On l’a tous découvert en février-mars. C’est très court comme période d’apprentissage pour trouver les petits détails qui permettent d’aller plus vite que le voisin. Entre la première étape et la dernière de la Solitaire, on aura plus appris sur ce bateau que lors des trois mois écoulés. Il y a encore plein de choses qu’on n’a pas explorées. S’il y a une étape dans des conditions musclées, ça va être la découverte pour tout le monde.
On dit souvent que la Solitaire est l’une des courses les plus épuisantes. Pourquoi ?
C’est un format particulier. C’est du demi-fond. Quand on part sur des tours du monde, des transatlantiques, c’est tellement long qu’il faut avoir un quota de sommeil minimum qui permet de ne pas devenir fou et de ne pas s’écrouler. Là, on est sur des étapes sur trois ou quatre jours, on se rend compte qu’on peut dormir très, très peu. On tient ce rythme car on a en tête que la compétition est serrée et courte. On a en permanence des bateaux autour de nous comme si c’était une régate en baie qui dure une heure, et ce jusqu’à l’arrivée.

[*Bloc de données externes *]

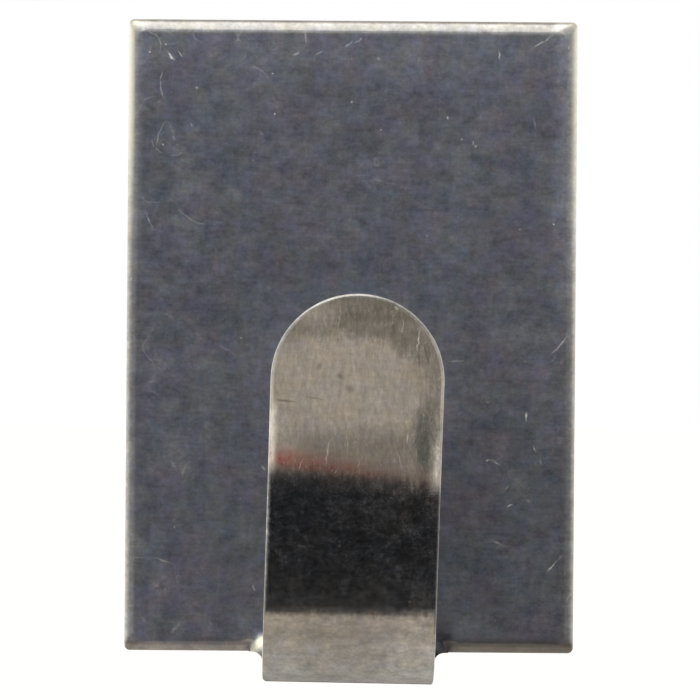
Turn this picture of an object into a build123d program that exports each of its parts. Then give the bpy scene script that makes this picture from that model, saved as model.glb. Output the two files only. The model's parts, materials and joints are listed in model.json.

Qu’est ce qui vous permet de tenir ?
L’adrénaline générée par la compétition permet de tenir des rythmes de sommeil complètement effarant. Moi, j’ai commencé cette course, je ne pensais pas être capable sur trois jours de dormir deux fois vingt minutes. En fait, si, c’est possible. C’est possible, mais ça fait mal. Il faut puiser dans ces ressources. Quand on arrive à terre, on s’écroule souvent. L’épreuve dure quatre semaines, il faut vite récupérer le mieux possible après chaque étape. On repart toujours plus fatigué qu’à l’étape d’avant. Au bout des quatre semaines, il faut au moins un mois de récupération, voire un peu plus. Cela dépend des éditions et de l’âge (rires).
*2.000 milles répartis sur quatre étapes et va passer par l’île de Man, au départ de Nantes, via Kinsale, la baie de Morlaix et Dieppe.